The suspect, who has been named as 25-year-old Moroccan national Ayoub El Khazzani, was wrestled to the floor by three American passengers after opening fire with an assault rifle on Friday evening, and is now being interrogated by counter-terrorist officials near Paris.

A Spanish counter-terrorism source said he had lived in Spain for seven years until last year and had travelled to Syria from France.

French Interior Minister Bernard Cazeneuve confirmed that Spanish intelligence services had flagged the man to France "due to his membership of the radical Islamist movement."
 

Armed with a Kalashnikov assault rifle, a Luger automatic pistol, nine cartridge clips and a box-cutter, the attacker opened fire on board the high-speed train just after it crossed from Belgium into northern France.
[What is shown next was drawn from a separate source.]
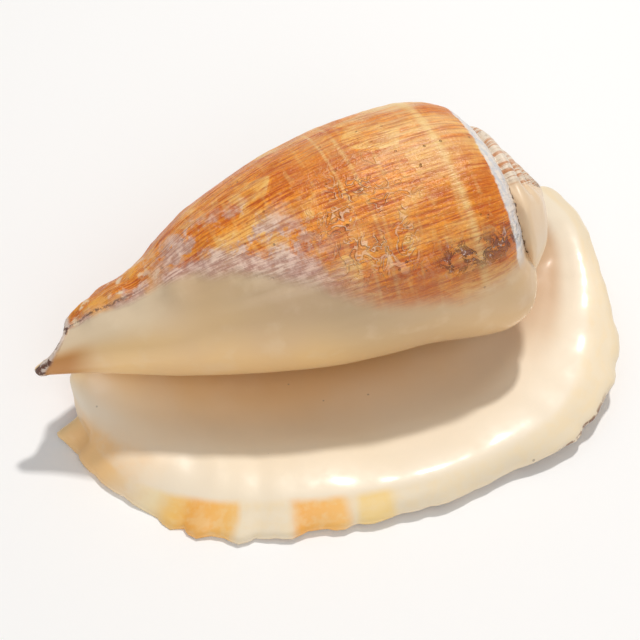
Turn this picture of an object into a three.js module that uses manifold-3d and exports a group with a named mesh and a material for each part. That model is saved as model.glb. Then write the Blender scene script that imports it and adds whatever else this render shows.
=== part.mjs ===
// Conch shell: a large flared-lip true conch, right-handed, one piece of shell grown round a hollow.
// Millimetres, +Z up. The shell lies on its back: +X runs along the shell's axis towards the spire,
// -Y is the side the opening faces. The whole shape is one growing whorl: a profile that turns round
// the axis and swells by a fixed ratio per turn, and at the end opens into the wide lip.
import * as THREE from "three";
import { mergeVertices } from "three/addons/utils/BufferGeometryUtils.js";
import Module from "manifold-3d";

// ---- driving dimensions
const BEAK = new THREE.Vector3(-97, 0, 38.5); // anterior end of the axis, at the tip of the canal
const AXIS_TILT = 5; // degrees the spire end is raised
const AXIS_LENGTH = 185; // beak to apex
const SPIRE_HEIGHT = 21; // apex to suture, on top of the last whorl
const WHORL_RATIO = 1.5; // growth per turn
const WALL = 3; // shell thickness of the last whorl
const LIP_WALL = 4.4; // thickness of the lip
const MARGIN_ROUND = 9; // degrees of growth over which the lip's margin rounds off
const REST_ROLL = -0.37; // degrees about X that settle the shell on its back
const REST_PITCH = -1.52; // degrees about Y
const WORN_FLAT = 0.8; // depth worn flat where the shell touches the ground
const PLACE = [-6.0, 15.89, 0.56 - WORN_FLAT]; // middle of the footprint to the origin, on the ground

// radius of the whorl (mm, at growth angle -132) along the axis, 0 at the beak and 1 at the suture
const PROFILE_AT = [0, 0.07, 0.16, 0.26, 0.44, 0.59, 0.75, 0.84, 0.9, 0.939, 0.972, 1];
const PROFILE = [5, 8.4, 14, 20.3, 29.4, 34.8, 37.1, 36.8, 36, 34.2, 30.2, 22.8];

// the lip, as growth lines seen on its inside face, from the canal (first point) to the suture (last)
const STATION_AT = [0, 0.07, 0.15, 0.25, 0.36, 0.47, 0.58, 0.68, 0.77, 0.85, 0.92, 0.97, 1];
const LIP_FLOOR = [
  [-86.5, 5, 25], [-82, -3, 21], [-70, -12, 16], [-53, -17, 11], [-33, -22, 8], [-10, -25, 5],
  [14, -27, 4], [37, -26, 3], [56, -20, 3], [70, -10, 6], [79, 1, 13], [81, 8, 23], [75, 10, 32],
];
const LIP_FOLD = [
  [-86, 2, 17], [-82, -14, 14], [-71, -29, 13], [-54, -36, 12], [-34, -44, 11], [-12, -50, 10],
  [12, -53, 9], [36, -52, 9], [60, -43, 9], [80, -26, 10], [93, -5, 14], [96, 9, 20], [86, 19, 32],
];
const LIP_CURL = [
  [-88, -3, 10], [-85, -19, 10], [-77, -36, 10], [-60, -51, 10], [-38, -61, 10], [-12, -68, 10],
  [15, -71, 10], [42, -69, 10], [68, -60, 10], [89, -38, 12], [102, -12, 16], [107, 9, 22], [97, 26, 30],
];
const LIP_MARGIN = [
  [-96.5, -6, 8], [-92.5, -20, 5], [-82, -37, 4], [-66.5, -60, 3.5], [-42, -70.5, 3.5],
  [-14, -75.5, 3.5], [15, -76.5, 3.5], [45, -72.5, 3.5], [76.5, -69.5, 5.5], [99, -46.5, 9.5],
  [109.5, -15, 15], [112.5, 11, 19], [106.5, 28, 27],
];
const LIP_DROP = 3.5; // the outside face lies this far below those lines
const MARGIN_WAVE = 0.6; // uneven waves of the margin
const MARGIN_BREADTH = 11; // of the turned-out edge that the waves stretch
// single bulges and notches of the margin: station, width in stations, how far out (mm)
const MARGIN_LOBES = [
  [0.1, 0.3, 1.5], [1.35, 0.15, -1.3], [2.35, 0.3, 1.4], [5.62, 0.2, -1.4], [6.15, 0.3, 1.6],
  [7.9, 0.25, -1.2], [9.4, 0.3, 1.3],
];

// edge of the glaze that covers the side of the last whorl facing the opening (growth angle along the axis)
const GLAZE_AT = [0, 0.12, 0.28, 0.43, 0.53, 0.62, 0.7, 0.85, 1];
const GLAZE_EDGE = [10, 0, -8, -28, -42, -60, -68, -76, -70];
const GLAZE_THICK = [1, 7.5]; // thin along the beak, thick at the shoulder
const GLAZE_RIM = 0.35; // part of that thickness lost again at the suture
const LOBE_THICK = 7; // lobe of glaze that laps over the earlier whorl
const LOBE_REACH = 0.5; // and along the axis
const LOBE_FULLNESS = 0.7; // 1 is a cone, less is rounder
const LOBE_MIDDLE = -88; // where the lobe lies round the axis, in degrees, with its half width and soft edge
const LOBE_HALF = 62;
const LOBE_EDGE = 28;
const WHORL_BULGE = 0.13; // fullness of each earlier whorl between its sutures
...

A 28-year-old French passenger spotted the gunman as he exited a toilet cubicle and tried to disarm him, but Khazzani slipped away and fired several shots.

Then a Franco-American traveller in his 50s clashed with the man and was shot and wounded. But the attack was quickly stopped when two off-duty US servicemen and their friend charged the gunman and restrained him.

"I looked back and saw a guy enter with a Kalashnikov. My friends and I got down and then I said 'Let's get him'," Alek Skarlatos, a 22-year-old member of the National Guard in Oregon who recently returned from Afghanistan, told France's BFMTV.

Spencer Stone, who serves in the US Air Force, was first to the gunman who slashed him in the neck and almost sliced off his thumb with a box-cutter.

"At that point I showed up and grabbed the gun from him and basically started beating him in the head until he fell unconscious," said Skarlatos.

His friend Anthony Sadler, a 23-year-old student at Sacramento State University, and a British business consultant, Chris Norman, then helped keep the man subdued.

Norman, 62, said he thought the suspect's gun may have jammed, preventing more bloodshed.

"My first reaction was to hide but... My thought was I'm probably going to die anyway, I'd rather die being active, trying to get him down than simply sit in the corner and be shot," he told reporters.

"I don't feel like a hero. If it wasn't for Spencer, I think we would all be dead."

With the man floored, Skarlatos left to search for more gunmen, while Norman helped tie up the attacker with his tie.

Despite his own injuries, Stone then went to help the man who had been shot in the shoulder. Both were hospitalised but are said to be recovering well, and Stone was released later Saturday after surgery on his hand.